Conservative candidate Rob Clarke, who beat his rival Joan Beatty after she was handpicked by Dion to run in the riding of Desnethé-Missinippi-Churchill River in Saskatchewan, told CBC News that he is ready to run in a federal election whenever one is called.
Campaigning door-to-door in -53 C temperatures "shows how determined I was to get recognized, and that I'm not scared to do the hard work and beat the road and shake the hands," said the self-described "small-town cop."
"This was a Conservative party victory. We had everyone involved, right from the prime minister all the way to the grassroots people, the volunteers. Overall, it was very successful," said Clarke, a sergeant with the RCMP.
Federal Agriculture Minister Gerry Ritz, who campaigned with Clarke in the northern Saskatchewan riding, said that Monday's byelection served as proof that the Liberals would not survive a nationwide run at the polls.
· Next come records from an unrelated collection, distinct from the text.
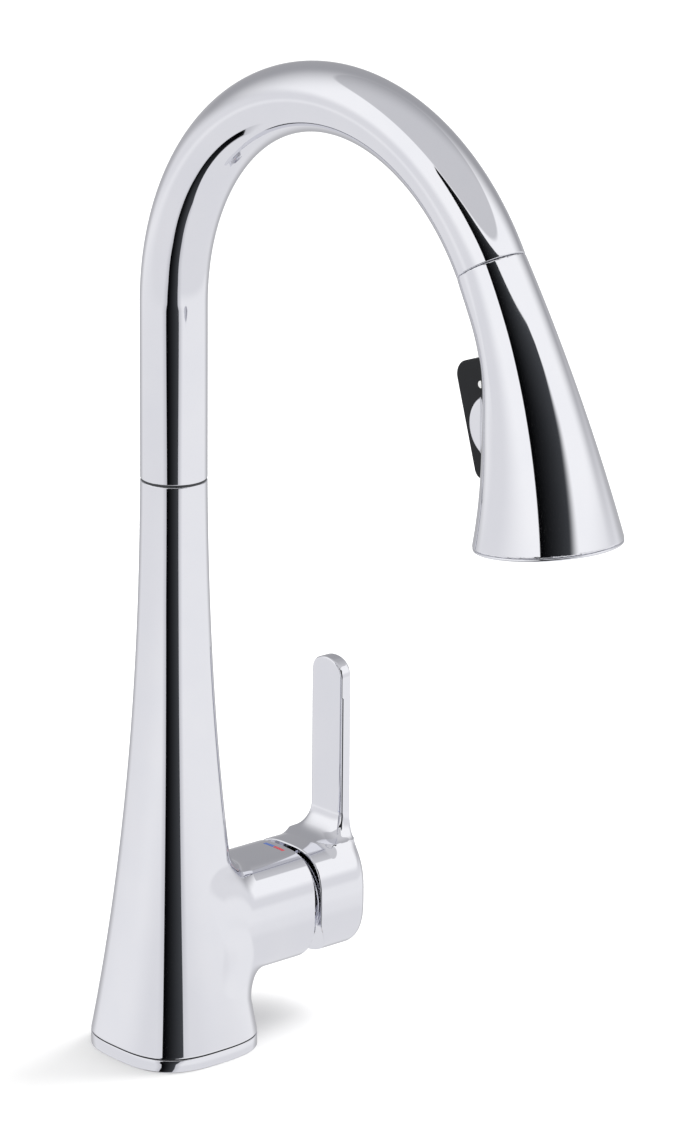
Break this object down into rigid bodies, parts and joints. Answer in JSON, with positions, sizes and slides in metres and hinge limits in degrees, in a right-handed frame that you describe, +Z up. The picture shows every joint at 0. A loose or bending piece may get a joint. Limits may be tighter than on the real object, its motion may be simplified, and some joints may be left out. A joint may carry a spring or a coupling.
{
  "type": "pull down kitchen faucet",
  "caption": "Single-hole kitchen faucet with a high-arc swivel spout, a side lever and a flared spray head that pulls down on a hose.",
  "frame": {"origin": "centre of the base's underside, on the deck", "axes": "+Z up along the riser, the spout reaches towards -Y, the valve arm and its lever point along +X"},
  "size_m": [0.1182, 0.2763, 0.5345],
  "materials": {
    "chrome": "polished chrome plate",
    "brass": "turned brass",
    "steel": "stainless steel",
    "black_plastic": "moulded charcoal plastic",
    "rubber": "moulded rubber",
    "white_plastic": "moulded white plastic",
    "cold_blue": "blue enamel inlay",
    "hot_red": "red enamel inlay",
    "magnet": "nickel-plated magnet",
    "hose": "braided nylon",
    "face_plastic": "moulded grey plastic",
    "white_mark": "printed white"
  },
  "bodies": {
    "base": {"base_ring": "chrome", "base_gasket": "rubber", "body": "chrome", "cold_mark": "cold_blue", "hot_mark": "hot_red", "shank": "brass", "deck_seal": "rubber", "deck_washer": "steel", "mounting_nut": "brass", "clamp_screws": "steel", "supply_tubes": "steel", "outlet_tube": "steel", "glide_washer": "black_plastic", "spout_bushings": "white_plastic", "cartridge": "white_plastic", "cartridge_seals": "rubber", "cartridge_nut": "brass", "bonnet": "chrome"},
    "spout": {"spout_tube": "chrome", "spout_nipple": "brass", "retaining_clip": "steel", "dock_insert": "black_plastic", "dock_magnet": "magnet", "spray_hose": "hose", "hose_coupling": "brass"},
    "hose_end": {"hose_ferrule": "steel", "hose_nut": "brass"},
    "head": {"head_collar": "steel", "head_shell": "chrome", "waterway": "black_plastic", "check_valve": "white_plastic", "face_ring": "chrome", "spray_face": "face_plastic", "spray_nozzles": "rubber", "aerator": "black_plastic", "trigger_pin": "steel", "trigger_spring": "steel"},
    "trigger": {"trigger": "black_plastic", "trigger_marks": "white_mark"},
    "diverter": {"diverter_plunger": "brass"},
    "temperature": {"stem_turret": "black_plastic", "stem_pin": "steel"},
    "handle": {"valve_stem": "steel", "handle": "chrome", "handle_screw": "steel", "handle_plug": "steel"}
  },
  "joints": [
    {"name": "spout_swivel", "type": "hinge", "parent": "base", "child": "spout", "pos_m": [0, 0, 0.2415], "axis": [0, 0, 1], "range_deg": [-180, 180]},
    {"name": "head_pull", "type": "slide", "parent": "spout", "child": "hose_end", "axis": [0, -0.515, -0.8572], "range_m": [0, 0.22]},
    {"name": "head_turn", "type": "hinge", "parent": "hose_end", "child": "head", "pos_m": [0, -0.18386, 0.36499], "axis": [0, -0.515, -0.8572], "continuous": true},
    {"name": "trigger_rock", "type": "hinge", "parent": "head", "child": "trigger", "pos_m": [0, -0.19072, 0.30594], "axis": [1, 0, 0], "range_deg": [0, 12]},
    {"name": "diverter_slide", "type": "slide", "parent": "head", "child": "diverter", "axis": [0, -0.9551, 0.2963], "range_m": [0, 0.00214]},
    {"name": "temperature_turn", "type": "hinge", "parent": "base", "child": "temperature", "pos_m": [0.058, 0, 0.0495], "axis": [1, 0, 0], "range_deg": [-50, 50]},
    {"name": "flow_tilt", "type": "hinge", "parent": "temperature", "child": "handle", "pos_m": [0.058, 0, 0.0495], "axis": [0, 1, 0], "range_deg": [0, 20]}
  ],
  "couplings": [
    {"joint": "trigger_rock", "follows": "diverter_slide", "rad_per_m": 98}
  ]
}
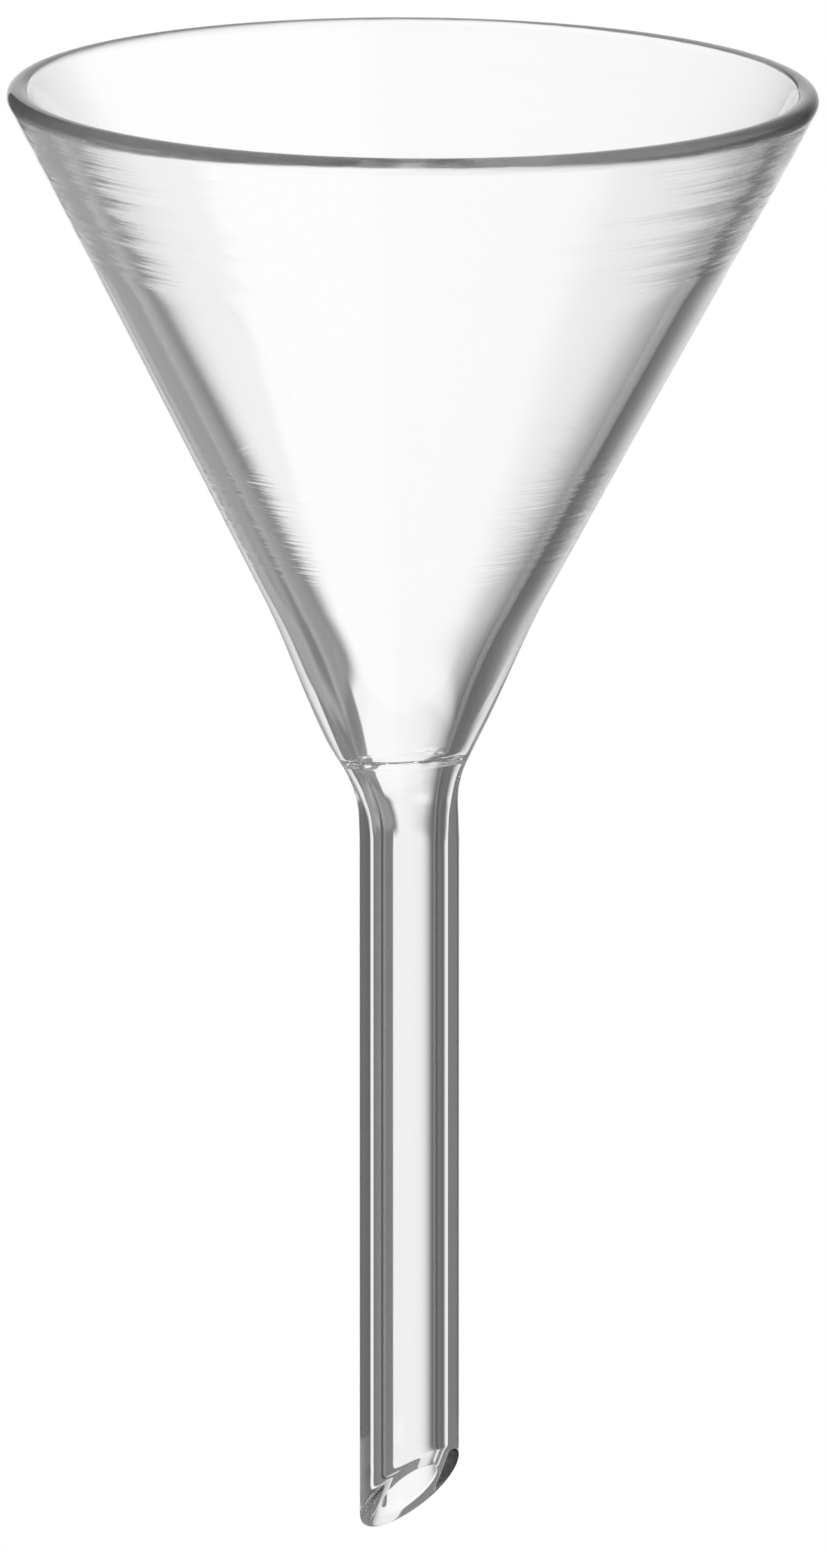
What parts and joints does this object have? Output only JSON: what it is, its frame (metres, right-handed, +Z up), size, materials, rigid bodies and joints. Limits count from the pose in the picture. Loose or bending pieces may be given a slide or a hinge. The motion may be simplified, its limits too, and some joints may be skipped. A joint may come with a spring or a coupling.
{
  "type": "conical glass filter funnel",
  "caption": "Conical laboratory filter funnel in clear glass, with a fire-polished beaded rim, a fused throat and a heavy-wall stem cut off at a slant.",
  "frame": {"origin": "on the stem's axis, where the straight stem begins under the throat", "axes": "+Z up along the axis, from the stem to the open rim; -Z along the stem to its slanted tip"},
  "size_m": [0.075, 0.075, 0.1368],
  "materials": {
    "glass": "clear borosilicate glass, fire polished"
  },
  "bodies": {
    "root": {"funnel": "glass"}
  },
  "joints": []
}
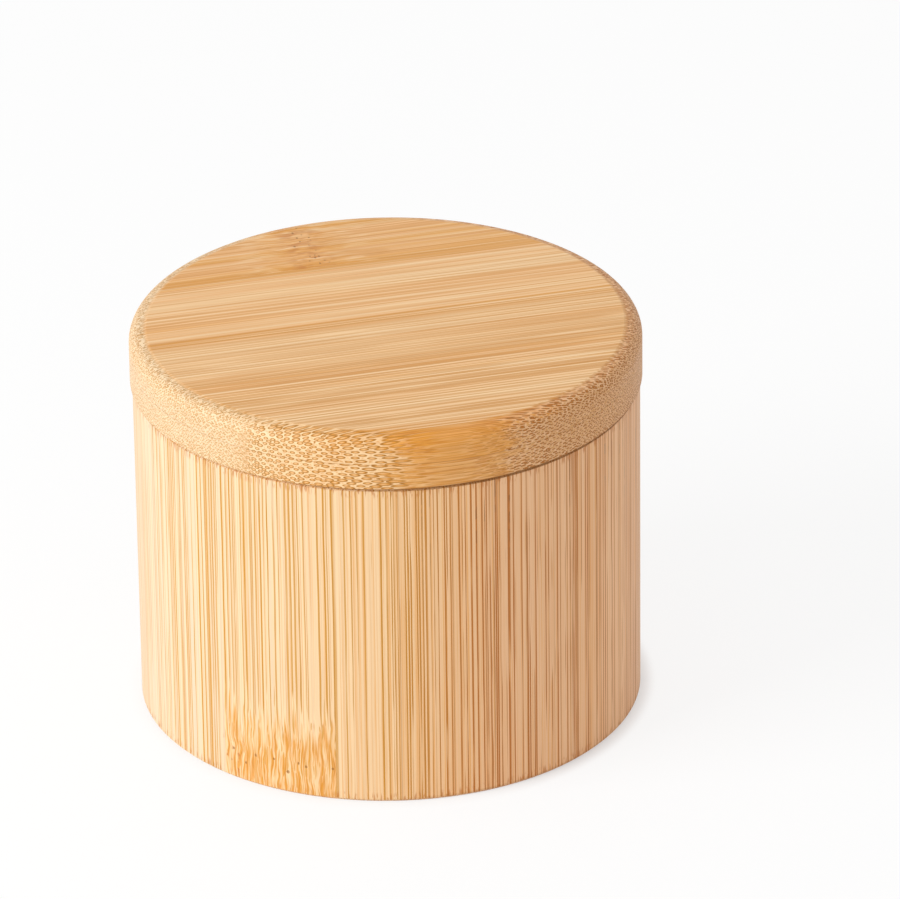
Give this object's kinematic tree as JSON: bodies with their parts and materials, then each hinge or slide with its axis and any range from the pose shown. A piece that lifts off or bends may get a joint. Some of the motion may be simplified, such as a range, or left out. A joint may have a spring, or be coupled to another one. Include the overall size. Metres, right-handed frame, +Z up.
{
  "type": "salt box",
  "caption": "Round lidded box in laminated bamboo: a thick-walled cup whose flush, round-edged lid swings sideways on a hidden upright pin and is held shut by magnets.",
  "frame": {"origin": "centre of the flat foot, on the axis of the body", "axes": "+Z up along the body's axis; -Y is the front, where the magnets are, and the lid's pin is at the back, towards +Y"},
  "size_m": [0.0896, 0.0896, 0.0711],
  "materials": {
    "body_bamboo": "fine-sanded, thin food-safe oil, matt",
    "lid_bamboo": "fine-sanded, thin food-safe oil, matt",
    "steel": "turned and polished",
    "nickel": "nickel plate"
  },
  "bodies": {
    "body": {"body_ply_01": "body_bamboo", "body_ply_02": "body_bamboo", "body_ply_03": "body_bamboo", "body_ply_04": "body_bamboo", "body_ply_05": "body_bamboo", "body_ply_06": "body_bamboo", "body_ply_07": "body_bamboo", "body_ply_08": "body_bamboo", "body_ply_09": "body_bamboo", "body_ply_10": "body_bamboo", "body_ply_11": "body_bamboo", "body_ply_12": "body_bamboo", "body_ply_13": "body_bamboo", "body_ply_14": "body_bamboo", "body_ply_15": "body_bamboo", "body_ply_16": "body_bamboo", "body_ply_17": "body_bamboo", "pivot_pin": "steel", "pivot_washer": "steel", "rim_magnet": "nickel"},
    "lid": {"lid_under_strip_1": "lid_bamboo", "lid_under_strip_2": "lid_bamboo", "lid_under_strip_3": "lid_bamboo", "lid_under_strip_4": "lid_bamboo", "lid_under_strip_5": "lid_bamboo", "lid_top_strip_1": "lid_bamboo", "lid_top_strip_2": "lid_bamboo", "lid_top_strip_3": "lid_bamboo", "lid_top_strip_4": "lid_bamboo", "lid_top_strip_5": "lid_bamboo", "lid_top_strip_6": "lid_bamboo", "lid_magnet": "nickel"}
  },
  "joints": [
    {"name": "lid_swivel", "type": "hinge", "parent": "body", "child": "lid", "pos_m": [0, 0.03873, 0.0611], "axis": [0, 0, 1], "continuous": true}
  ]
}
"I think a lot of what Rob heard on the doorsteps, and I heard too up there, was that people are happy with what we're doing, they're happy with the direction and the vision of the prime minister of the day," Ritz said.
"I think we're getting a lot of credit out there for the work we're doing as a government, but having said that, if the Opposition want to bring us down and go to the campaign, we're ready to do that."